Calenda e Di Maio si prendono a sberle. Volano parole grosse: «Vergognati», «incompetente»
Calenda e Di Maio, continua lo scontro a distanza. Volano parole grosse, un botta e risposta duro. A salire per primo sul ring è il leader di Azione. Le sue “riflessioni” su Giggino non passano inosservate. Alla Cna, Calenda sostiene infatti che un imprenditore non prenderebbe a gestire un’impresa «una persona che, ad esempio, ha fatto il venditore di bibite». E lo stesso dovrebbero fare i cittadini quando votano. Poi sferra l’attacco: «Un ragazzo che arriva legittimamente a fare il ministro, ma senza alcuna esperienza per farlo, e che pretende con boria e tracotanza di avere due ministeri perché uno non gli basta, dimostra di non avere senso del limite ed è destinato a schiantarsi».
Botte da orbi tra Calenda e Di Maio
«Caro Calenda, anche un venditore di bibite merita rispetto», la risposta di Di Maio. «La cultura dell’odio e del disprezzo che tu alimenti è classista e discriminante. Chi nella vita è stato meno fortunato di te e ha fatto lavori umili non può essere denigrato e messo ai margini della società. Quelle persone vanno aiutate e valorizzate. Quelle persone per me sono eroi. Dovresti solo vergognarti».
Su Twitter arriva la controreplica
Controreplica di Calenda a Di Maio su Twitter: «Ogni lavoro ha la stessa identica dignità. Che tu faccia l’operatore ecologico o il fisico nucleare hai diritto allo stesso rispetto. Ma non ogni lavoro prepara per governare un paese. Questo è quello che ripeto e tu ne sei la dimostrazione vivente Luigi Di Maio».

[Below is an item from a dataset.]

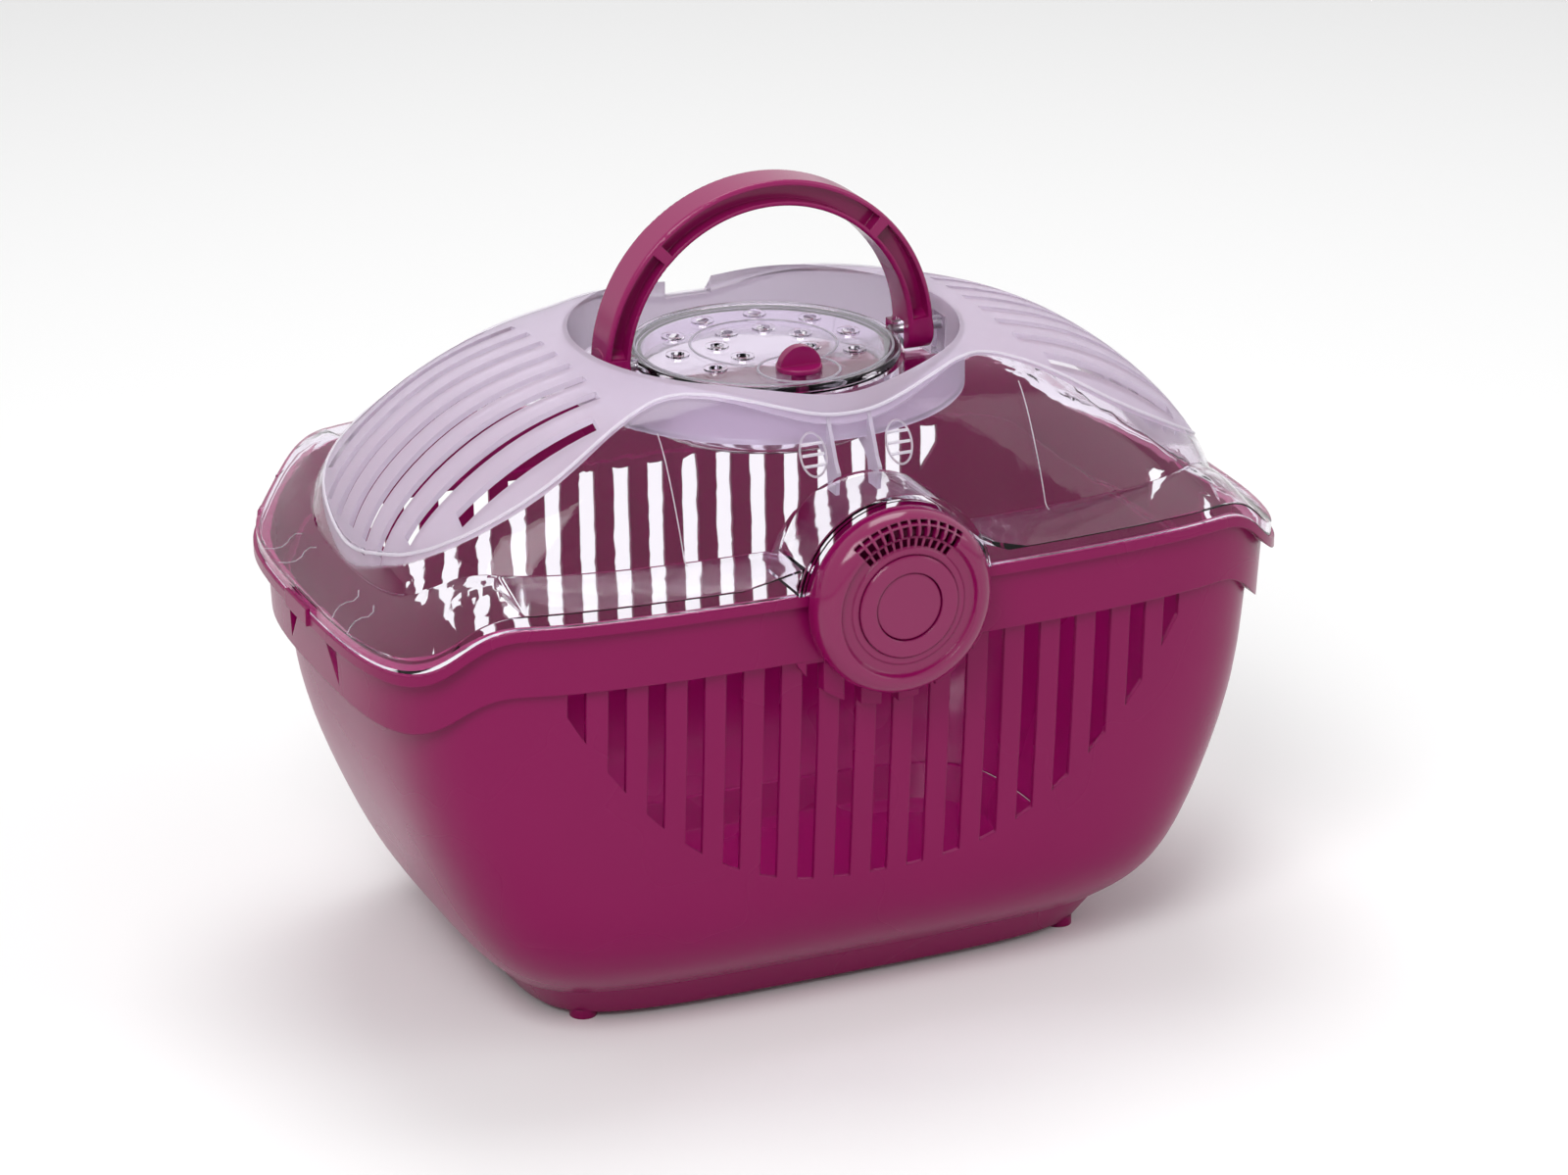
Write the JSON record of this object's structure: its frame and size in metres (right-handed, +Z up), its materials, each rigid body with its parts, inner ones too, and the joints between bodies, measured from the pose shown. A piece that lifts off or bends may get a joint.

La scheggia impazzita è il leader di Azione
Il giorno del voto si avvicina e Il leader di Azione sembra una scheggia impazzita. Il Terzo Polo arranca e si limita a beatificare Draghi. Lui usa Twitter come mitragliatrice. Spara contro tutto e tutti nella speranza di rosicchiare voti. Oltre al quotidiano quanto scontato attacco velenoso contro il centrodestra («non governerà, Meloni inesperta»), torna alla carica su Letta. «Un governo PD-5S-Fratoianni e Bonelli sarebbe disastroso per per l’Italia. Sarebbe il governo dei no, delle tasse, dei sussidi. E non avrebbe neppure un posizionamento chiaro sulla politica estera».